I'm trying to run the sample from the sinew source code, but it's not working on my machine. Here is the sample (taken directly from their github):
get "http://www.amazon.com/gp/bestsellers/books/ref=sv_b_3"
noko.css(".zg_itemRow").each do |item|
row = { }
row[:url] = item.css(".zg_title a").first[:href]
row[:title] = item.css(".zg_title")
row[:img] = item.css(".zg_itemImage_normal img").first[:src]
csv_emit(row)
end
I'm using ubuntu 12.04 with ruby 1.9.3 and rvm. Here is what I typed in, followed by the error.
jefferton@ubuntu:~/IdeaProjects/sinew_scrape$ sinew sell_list.sinew
curl http://www.amazon.com/gp/bestsellers/books/ref=sv_b_3
/home/jefferton/.rvm/gems/ruby-1.9.3-head/gems/sinew-1.0.2/lib/sinew/text_util.rb:48:in `popen': No such file or directory - tidy -asxml -bare -quiet -utf8 -wrap 0 --doctype omit --hide-comments yes --force-output yes -f /dev/null (Errno::ENOENT)

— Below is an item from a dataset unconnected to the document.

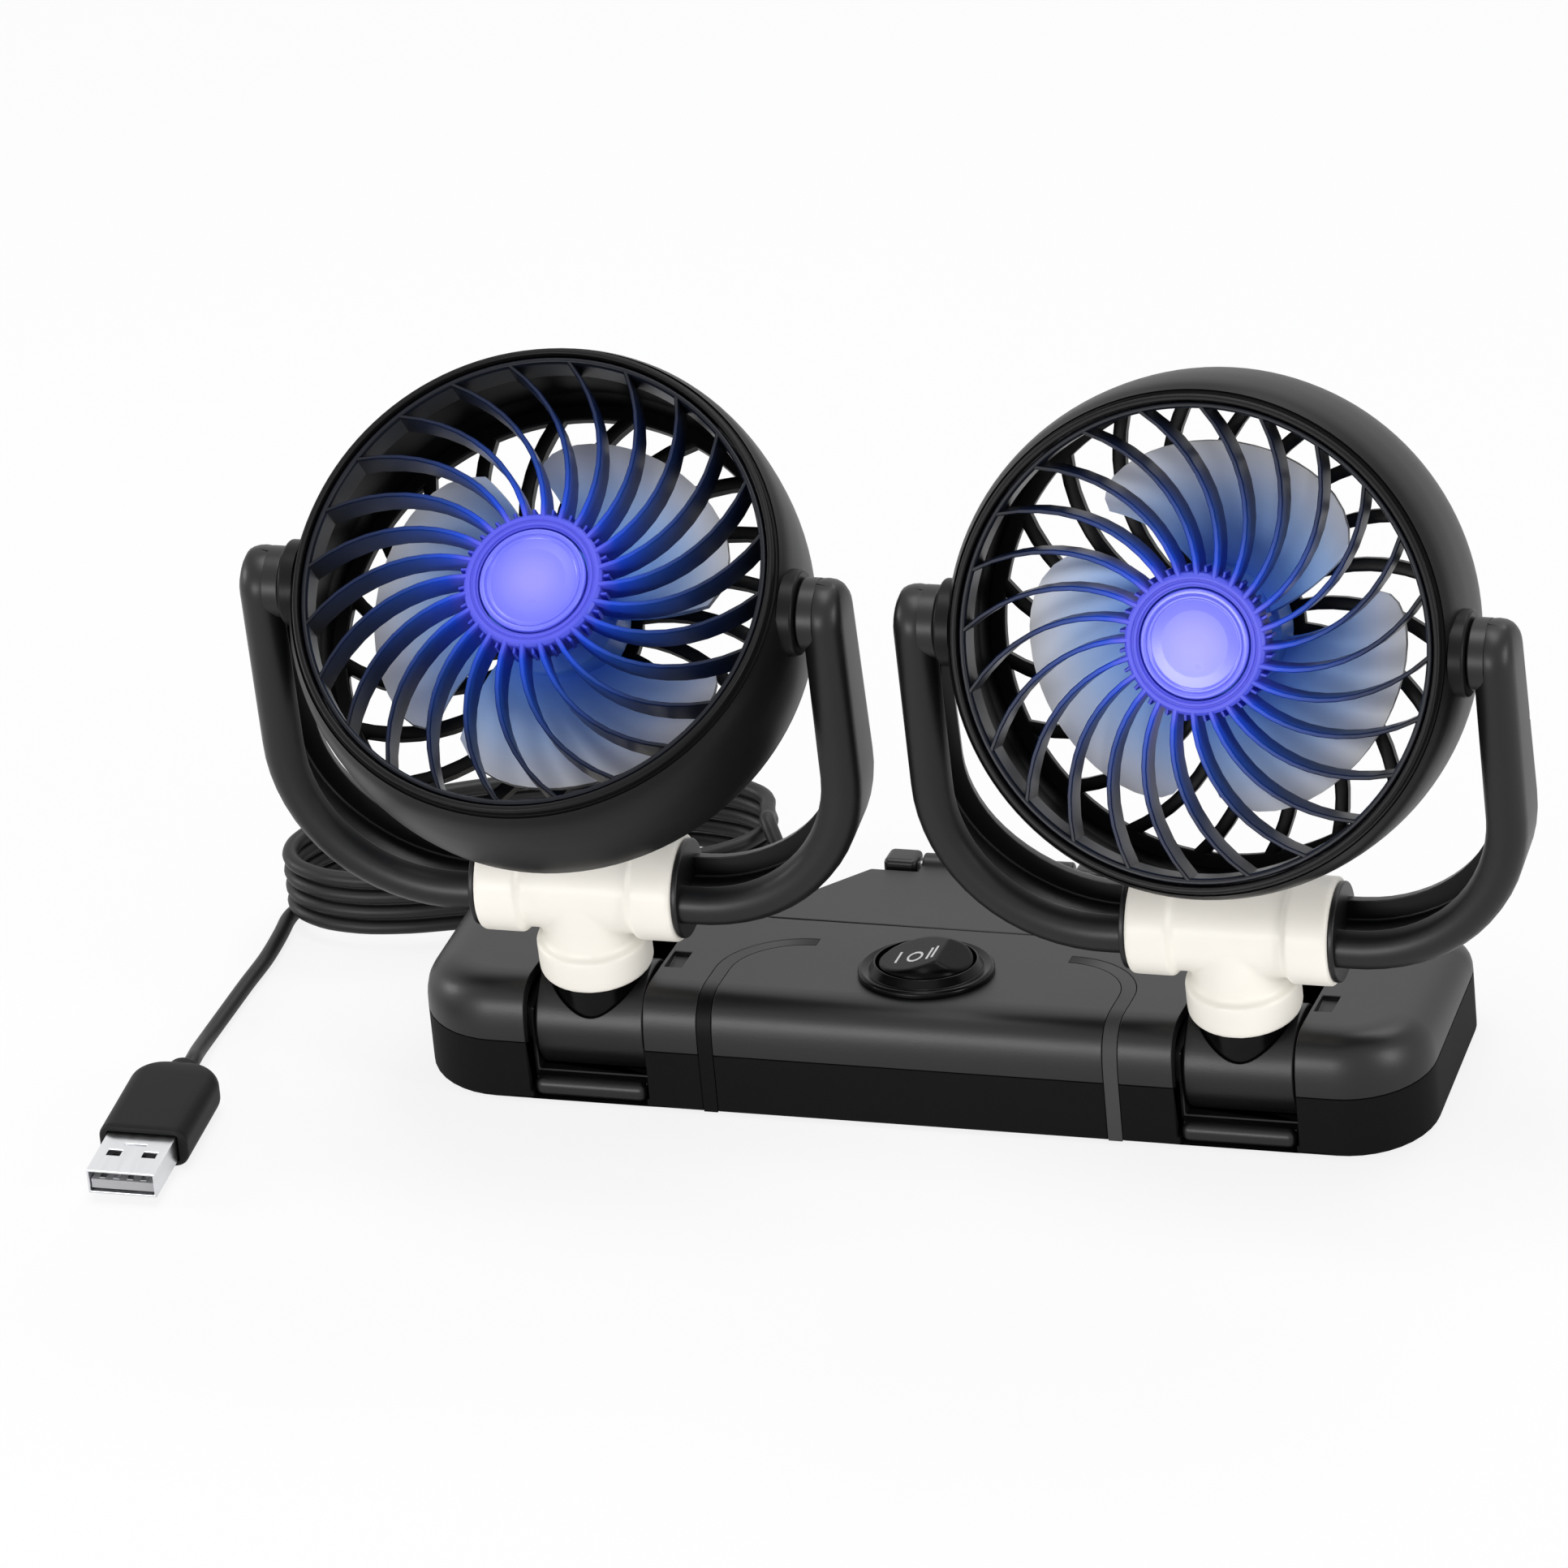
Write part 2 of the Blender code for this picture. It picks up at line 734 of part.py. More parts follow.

from /home/jefferton/.rvm/gems/ruby-1.9.3-head/gems/sinew-1.0.2/lib/sinew/text_util.rb:48:in `html_tidy'
from /home/jefferton/.rvm/gems/ruby-1.9.3-head/gems/sinew-1.0.2/lib/sinew/main.rb:33:in `html'
from /home/jefferton/.rvm/gems/ruby-1.9.3-head/gems/sinew-1.0.2/lib/sinew/main.rb:59:in `noko'
from sell_list.sinew:9:in `_run'
from /home/jefferton/.rvm/gems/ruby-1.9.3-head/gems/sinew-1.0.2/lib/sinew/main.rb:121:in `instance_eval'
from /home/jefferton/.rvm/gems/ruby-1.9.3-head/gems/sinew-1.0.2/lib/sinew/main.rb:121:in `_run'
from /home/jefferton/.rvm/gems/ruby-1.9.3-head/gems/sinew-1.0.2/lib/sinew/main.rb:16:in `initialize'
from /home/jefferton/.rvm/gems/ruby-1.9.3-head/gems/sinew-1.0.2/bin/sinew:19:in `new'
from /home/jefferton/.rvm/gems/ruby-1.9.3-head/gems/sinew-1.0.2/bin/sinew:19:in `block in <top (required)>'
from /home/jefferton/.rvm/gems/ruby-1.9.3-head/gems/sinew-1.0.2/bin/sinew:18:in `each'
from /home/jefferton/.rvm/gems/ruby-1.9.3-head/gems/sinew-1.0.2/bin/sinew:18:in `<top (required)>'
from /home/jefferton/.rvm/gems/ruby-1.9.3-head/bin/sinew:19:in `load'
from /home/jefferton/.rvm/gems/ruby-1.9.3-head/bin/sinew:19:in `<main>'
from /home/jefferton/.rvm/gems/ruby-1.9.3-head/bin/ruby_noexec_wrapper:14:in `eval'
from /home/jefferton/.rvm/gems/ruby-1.9.3-head/bin/ruby_noexec_wrapper:14:in `<main>'
I wish I knew a more specific thing to ask, but I'm not sure what to do here.
Thanks.
That library might be worth looking into but I can't imagine why they would use curl over mechanize or what html tidy is supposed to be for. And shelling out to executables like that is just a bad approach. My opinion is to avoid it and use mechanize instead.